*** TASK MATERIAL

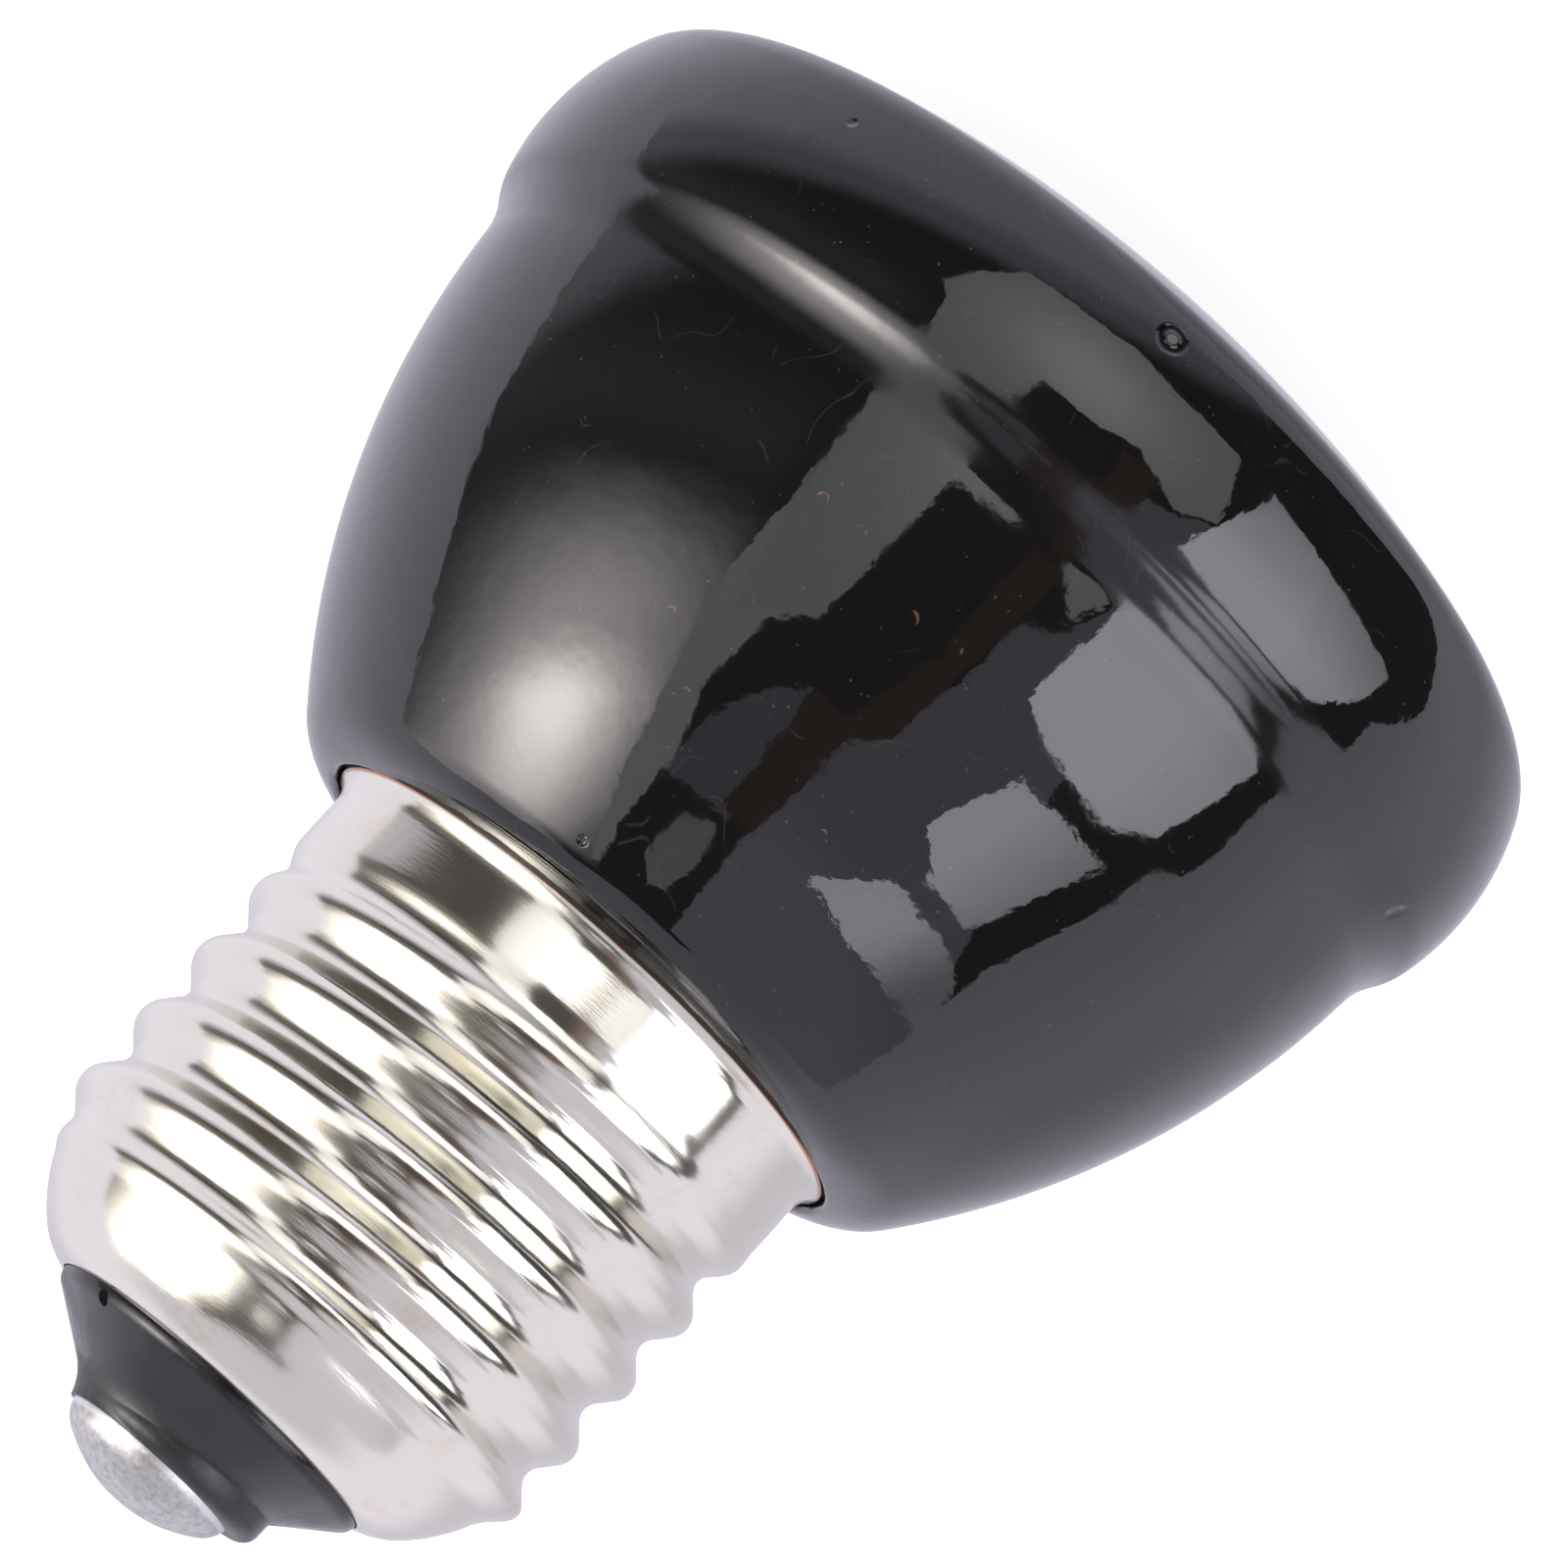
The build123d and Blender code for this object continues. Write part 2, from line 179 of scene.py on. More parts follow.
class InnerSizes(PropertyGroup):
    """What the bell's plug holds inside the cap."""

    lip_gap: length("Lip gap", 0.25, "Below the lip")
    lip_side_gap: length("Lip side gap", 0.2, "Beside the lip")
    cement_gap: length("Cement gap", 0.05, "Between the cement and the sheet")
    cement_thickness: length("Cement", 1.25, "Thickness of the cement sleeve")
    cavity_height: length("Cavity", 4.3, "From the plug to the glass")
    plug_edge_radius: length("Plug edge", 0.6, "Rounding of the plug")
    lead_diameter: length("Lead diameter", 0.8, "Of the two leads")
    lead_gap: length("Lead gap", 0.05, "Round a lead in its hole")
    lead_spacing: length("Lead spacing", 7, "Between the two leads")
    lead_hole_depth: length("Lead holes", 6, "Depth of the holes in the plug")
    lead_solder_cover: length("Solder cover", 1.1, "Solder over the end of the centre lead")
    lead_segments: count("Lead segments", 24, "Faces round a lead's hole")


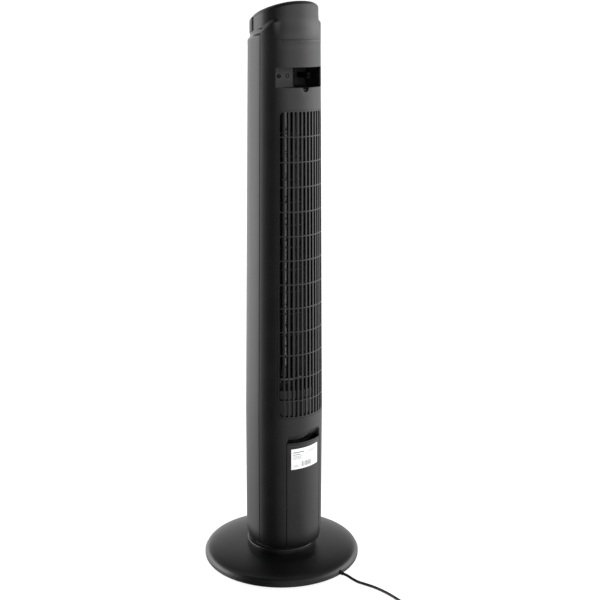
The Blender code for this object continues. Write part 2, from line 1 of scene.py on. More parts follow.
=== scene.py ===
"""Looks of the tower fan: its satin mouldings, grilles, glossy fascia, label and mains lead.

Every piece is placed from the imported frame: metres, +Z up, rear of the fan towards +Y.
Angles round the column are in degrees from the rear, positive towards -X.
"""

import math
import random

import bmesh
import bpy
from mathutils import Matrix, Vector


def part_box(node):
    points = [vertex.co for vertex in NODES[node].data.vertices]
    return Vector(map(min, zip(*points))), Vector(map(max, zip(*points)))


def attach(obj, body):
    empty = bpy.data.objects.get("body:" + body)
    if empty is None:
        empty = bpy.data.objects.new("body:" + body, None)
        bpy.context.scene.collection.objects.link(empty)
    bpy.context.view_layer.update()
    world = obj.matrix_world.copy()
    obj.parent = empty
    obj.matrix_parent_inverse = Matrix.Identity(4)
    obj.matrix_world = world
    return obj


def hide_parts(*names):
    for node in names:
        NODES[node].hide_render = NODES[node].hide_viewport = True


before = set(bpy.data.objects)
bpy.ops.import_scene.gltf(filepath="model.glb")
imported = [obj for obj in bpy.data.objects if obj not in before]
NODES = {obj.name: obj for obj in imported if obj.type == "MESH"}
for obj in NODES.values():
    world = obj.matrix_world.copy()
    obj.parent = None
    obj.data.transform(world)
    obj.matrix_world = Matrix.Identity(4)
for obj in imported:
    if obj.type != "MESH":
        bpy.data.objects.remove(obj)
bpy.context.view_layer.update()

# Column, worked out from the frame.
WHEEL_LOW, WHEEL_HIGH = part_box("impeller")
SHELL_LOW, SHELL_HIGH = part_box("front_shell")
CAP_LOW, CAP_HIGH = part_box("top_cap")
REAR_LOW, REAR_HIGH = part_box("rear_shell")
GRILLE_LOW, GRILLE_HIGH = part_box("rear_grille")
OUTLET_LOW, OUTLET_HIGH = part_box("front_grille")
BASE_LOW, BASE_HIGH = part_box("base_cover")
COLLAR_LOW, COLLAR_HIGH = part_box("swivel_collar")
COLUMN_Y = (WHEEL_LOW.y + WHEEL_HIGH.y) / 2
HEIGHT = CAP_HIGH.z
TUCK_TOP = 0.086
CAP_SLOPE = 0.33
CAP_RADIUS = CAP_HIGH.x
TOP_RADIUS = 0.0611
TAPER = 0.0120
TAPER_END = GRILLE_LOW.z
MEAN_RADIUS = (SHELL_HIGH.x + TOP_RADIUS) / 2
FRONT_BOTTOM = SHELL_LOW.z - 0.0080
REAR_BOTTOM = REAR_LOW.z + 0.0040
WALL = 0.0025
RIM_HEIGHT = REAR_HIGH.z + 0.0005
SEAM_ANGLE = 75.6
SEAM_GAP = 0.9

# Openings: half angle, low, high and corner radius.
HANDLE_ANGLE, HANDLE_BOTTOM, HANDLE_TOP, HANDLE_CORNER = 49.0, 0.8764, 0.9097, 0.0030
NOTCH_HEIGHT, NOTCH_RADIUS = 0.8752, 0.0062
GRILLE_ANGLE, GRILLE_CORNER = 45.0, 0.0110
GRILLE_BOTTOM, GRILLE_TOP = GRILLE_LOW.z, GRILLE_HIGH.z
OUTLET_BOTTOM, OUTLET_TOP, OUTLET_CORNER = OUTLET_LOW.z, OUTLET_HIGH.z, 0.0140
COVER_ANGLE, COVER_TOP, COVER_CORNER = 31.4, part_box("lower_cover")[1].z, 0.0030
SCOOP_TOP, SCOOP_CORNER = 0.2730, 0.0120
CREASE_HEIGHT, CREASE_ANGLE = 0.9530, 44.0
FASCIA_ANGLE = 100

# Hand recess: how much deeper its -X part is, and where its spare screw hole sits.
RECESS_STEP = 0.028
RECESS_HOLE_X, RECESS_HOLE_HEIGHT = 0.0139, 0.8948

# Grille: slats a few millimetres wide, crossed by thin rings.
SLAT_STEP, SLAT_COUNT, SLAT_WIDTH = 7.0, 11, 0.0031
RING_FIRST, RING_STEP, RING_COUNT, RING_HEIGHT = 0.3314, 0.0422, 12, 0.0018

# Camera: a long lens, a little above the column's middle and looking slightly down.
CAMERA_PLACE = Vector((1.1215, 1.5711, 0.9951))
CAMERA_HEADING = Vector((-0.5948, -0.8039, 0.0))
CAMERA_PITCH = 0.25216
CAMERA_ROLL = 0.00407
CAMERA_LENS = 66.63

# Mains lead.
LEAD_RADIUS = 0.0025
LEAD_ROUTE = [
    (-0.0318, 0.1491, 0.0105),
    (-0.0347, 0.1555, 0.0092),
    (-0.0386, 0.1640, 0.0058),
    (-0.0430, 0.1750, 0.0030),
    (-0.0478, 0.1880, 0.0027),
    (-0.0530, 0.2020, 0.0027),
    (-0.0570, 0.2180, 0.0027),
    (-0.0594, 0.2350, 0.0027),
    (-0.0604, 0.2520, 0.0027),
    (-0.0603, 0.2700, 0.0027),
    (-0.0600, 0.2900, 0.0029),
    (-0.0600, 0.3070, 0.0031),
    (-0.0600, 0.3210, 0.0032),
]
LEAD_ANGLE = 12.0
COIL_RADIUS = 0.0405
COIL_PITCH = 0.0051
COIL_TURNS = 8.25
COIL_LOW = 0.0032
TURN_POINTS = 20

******

STATED GOAL:
Set down verbatim only the lines between the start of the data above and the line with "the bell's plug", both boundaries included.

SOLUTION FOR THIS EXERCISE:
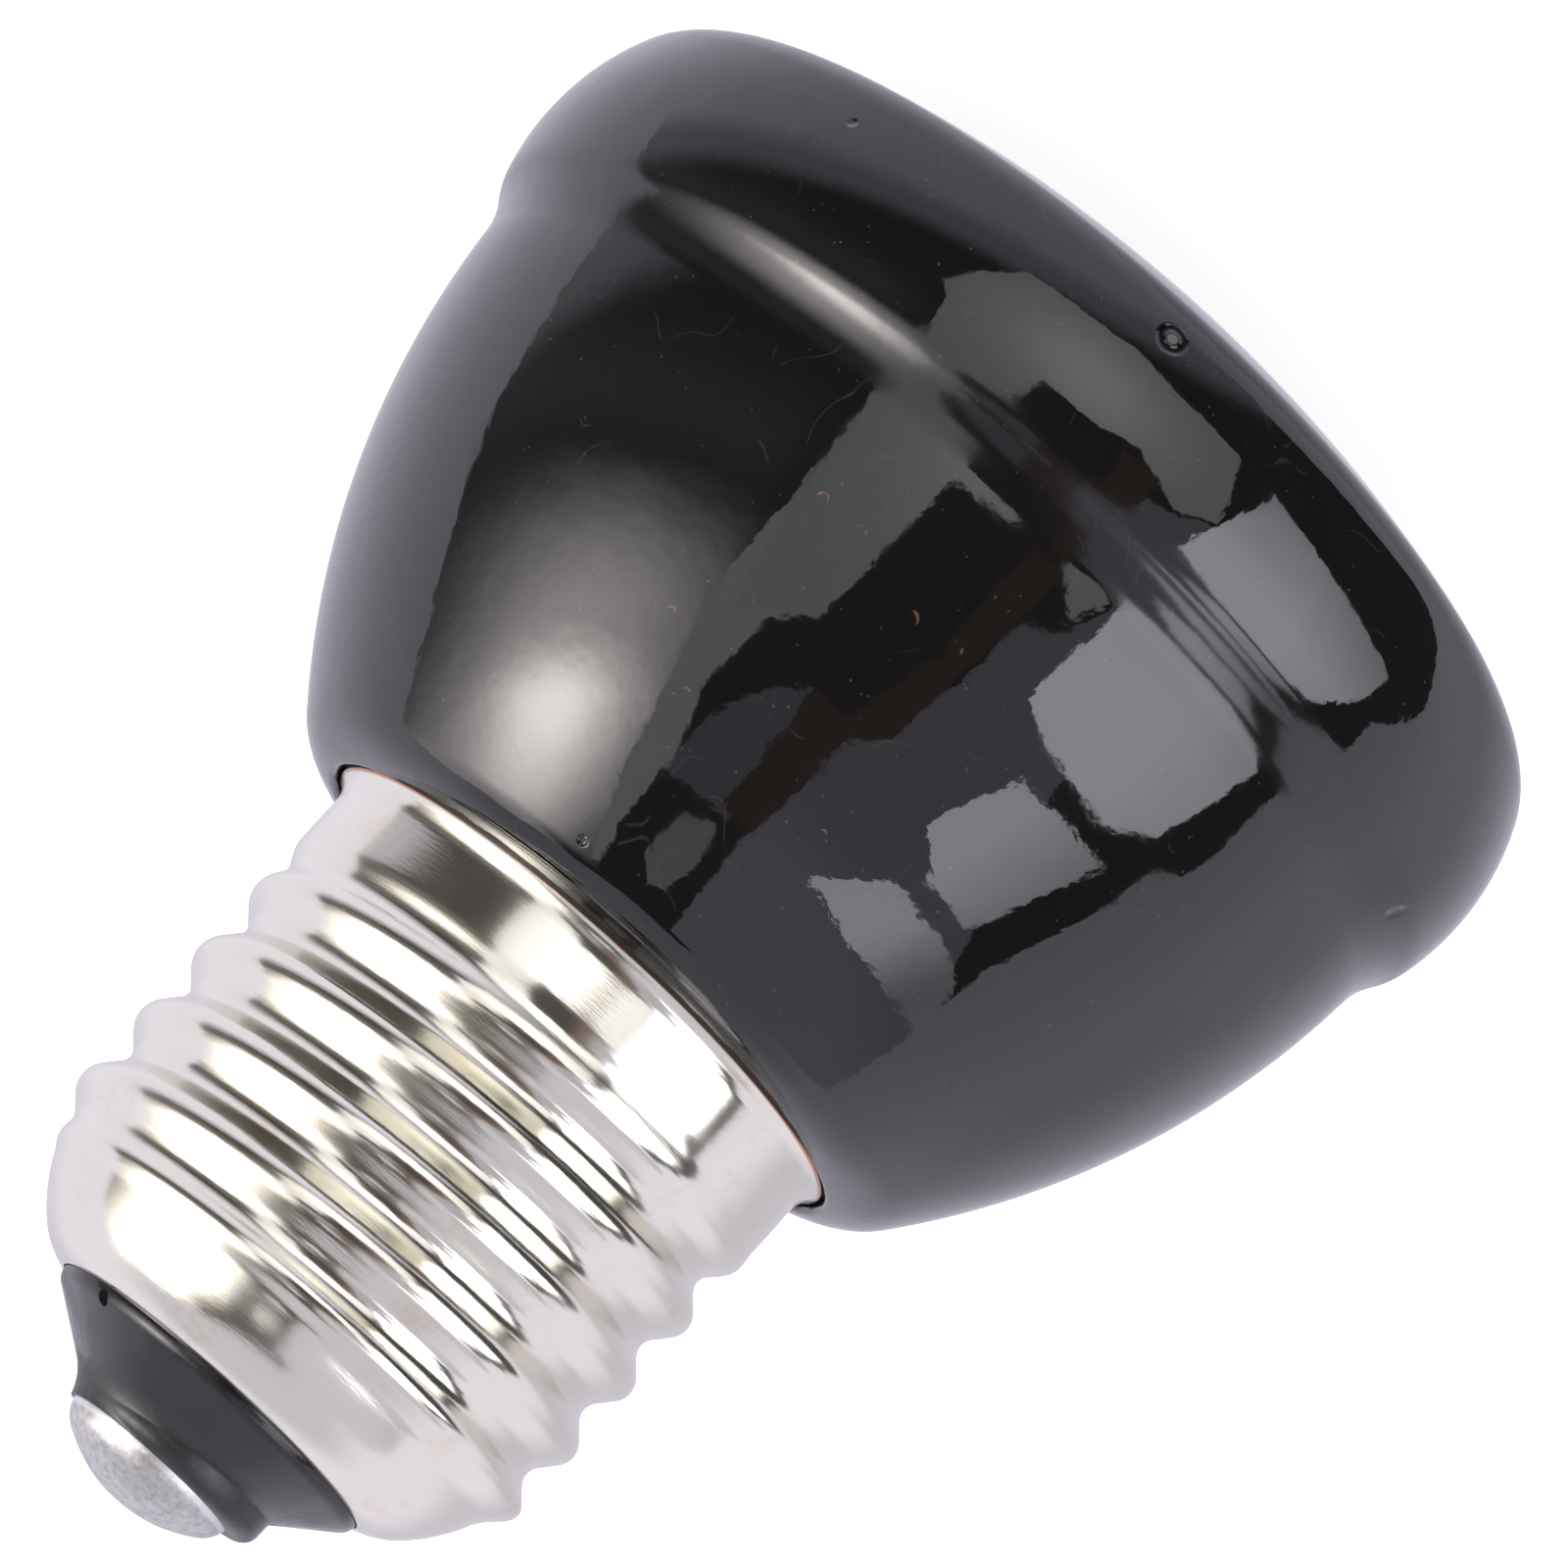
The build123d and Blender code for this object continues. Write part 2, from line 179 of scene.py on. More parts follow.
class InnerSizes(PropertyGroup):
    """What the bell's plug holds inside the cap."""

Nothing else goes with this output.